Information provided
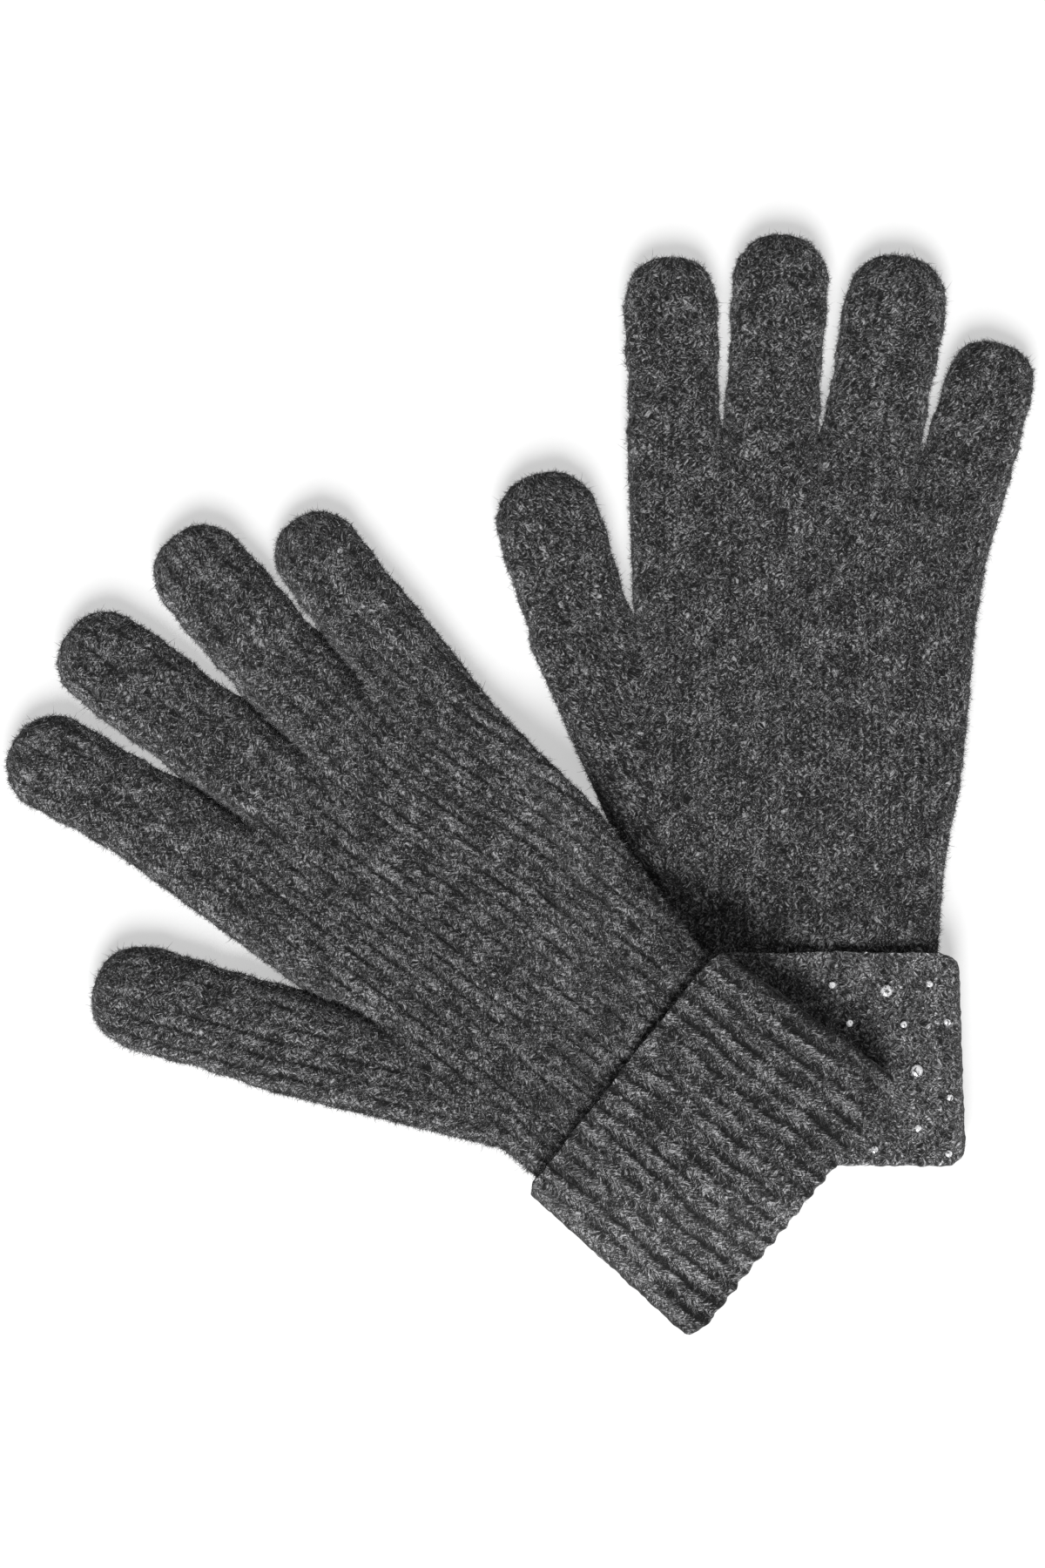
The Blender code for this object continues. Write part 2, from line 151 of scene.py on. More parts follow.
# Loose fibres.
HAIRS_PER_MM2 = 0.5
TOP_NORMAL, UNDER_NORMAL = 0.75, -0.4  # upward parts of a normal that split top, sides and underside
TOP_WEIGHT, SIDE_WEIGHT, UNDER_WEIGHT = 1.0, 9.0, 0.08
HAIR_SPREAD, HAIR_ROOT = 0.45, 0.1  # its root's scatter, and depth below the surface
HAIR_CURL = 0.35
HAIR_LENGTHS = (1.0, 2.6)
HAIR_RADII = (0.03, 0.065)
LONG_SHARE = 0.05  # of the hairs on the sides; the others there are half as long
STAND_SIDE, STAND_TOP = (0.25, 1.4), (0.10, 0.45)  # how steeply hairs stand up from the surface
SIDE_LONG, SIDE_THICK = 1.3, 1.35  # hairs on the sides against those on top
HAIR_ROOM = 0.01  # lowest height of a hair above the table
HAIR_POINTS = 7
HAIR_FACES = ((0, 1, 4), (0, 4, 3), (1, 2, 5), (1, 5, 4), (2, 0, 3), (2, 3, 5),
              (3, 4, 6), (4, 5, 6), (5, 3, 6), (2, 1, 0))

# Stones: reach, height and turn of each ring, in radii and steps.
STONE_RINGS = ((0.96, -0.35, 0.0), (1.0, 0.10, 0.0), (0.80, 0.42, 0.5), (0.46, 0.62, 0.0))
STONE_SIDES = 10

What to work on
Write out the data exactly as it stands.

Written solution
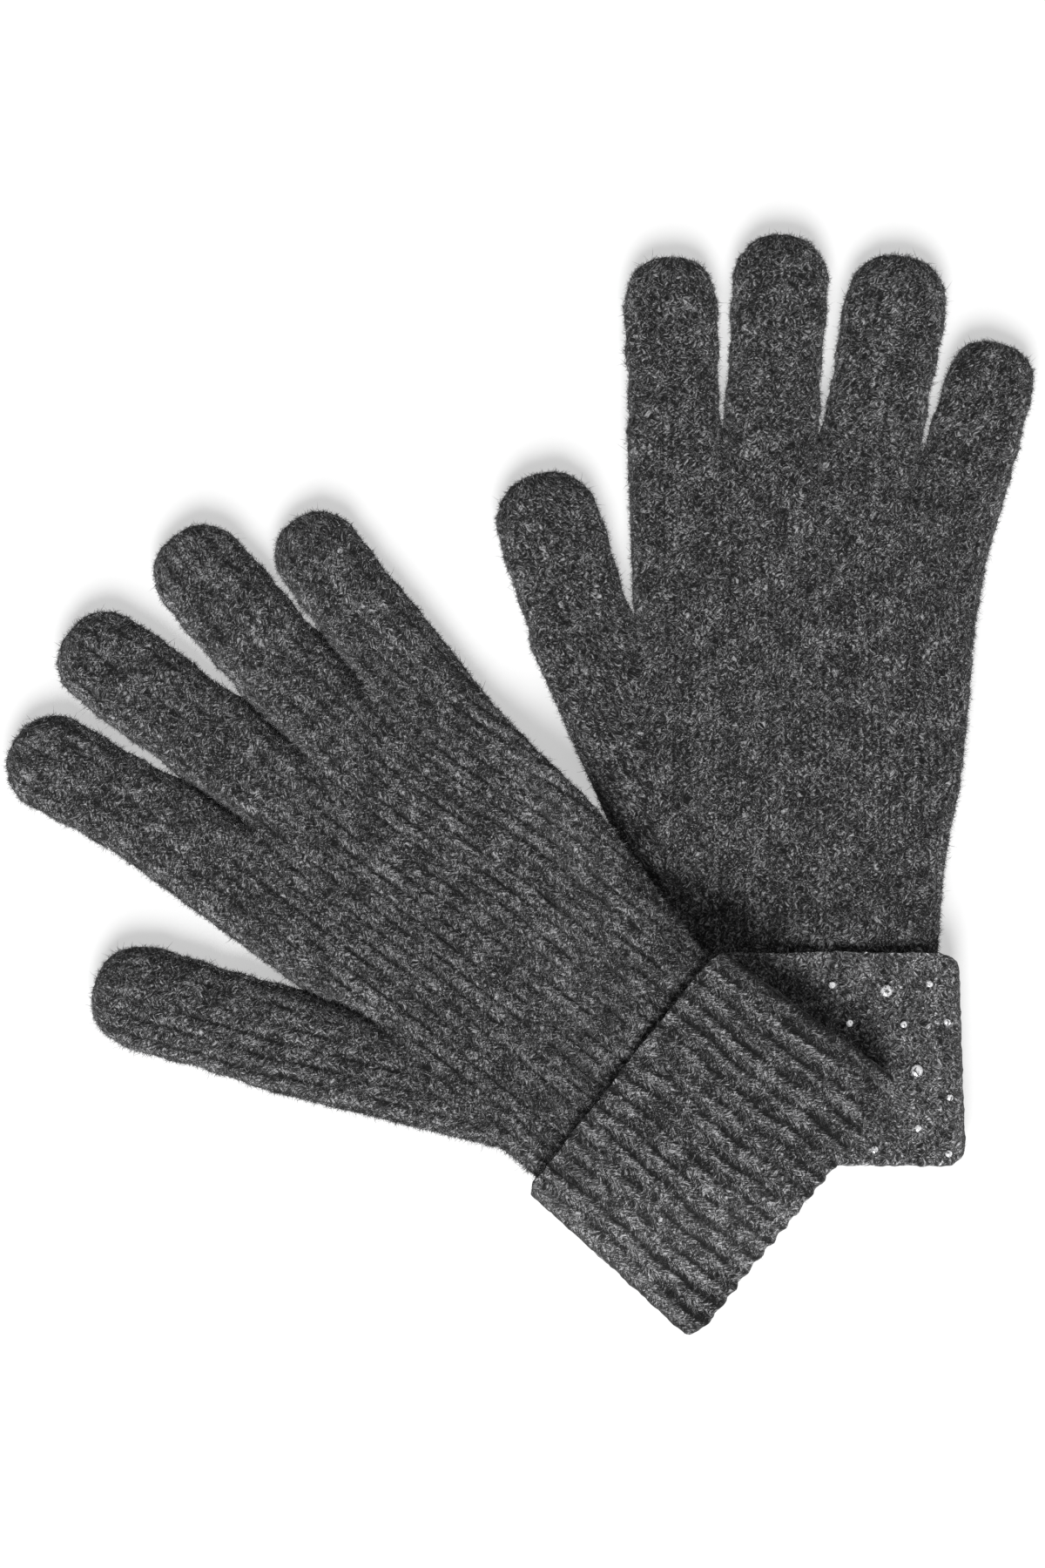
The Blender code for this object continues. Write part 2, from line 151 of scene.py on. More parts follow.
# Loose fibres.
HAIRS_PER_MM2 = 0.5
TOP_NORMAL, UNDER_NORMAL = 0.75, -0.4  # upward parts of a normal that split top, sides and underside
TOP_WEIGHT, SIDE_WEIGHT, UNDER_WEIGHT = 1.0, 9.0, 0.08
HAIR_SPREAD, HAIR_ROOT = 0.45, 0.1  # its root's scatter, and depth below the surface
HAIR_CURL = 0.35
HAIR_LENGTHS = (1.0, 2.6)
HAIR_RADII = (0.03, 0.065)
LONG_SHARE = 0.05  # of the hairs on the sides; the others there are half as long
STAND_SIDE, STAND_TOP = (0.25, 1.4), (0.10, 0.45)  # how steeply hairs stand up from the surface
SIDE_LONG, SIDE_THICK = 1.3, 1.35  # hairs on the sides against those on top
HAIR_ROOM = 0.01  # lowest height of a hair above the table
HAIR_POINTS = 7
HAIR_FACES = ((0, 1, 4), (0, 4, 3), (1, 2, 5), (1, 5, 4), (2, 0, 3), (2, 3, 5),
              (3, 4, 6), (4, 5, 6), (5, 3, 6), (2, 1, 0))

# Stones: reach, height and turn of each ring, in radii and steps.
STONE_RINGS = ((0.96, -0.35, 0.0), (1.0, 0.10, 0.0), (0.80, 0.42, 0.5), (0.46, 0.62, 0.0))
STONE_SIDES = 10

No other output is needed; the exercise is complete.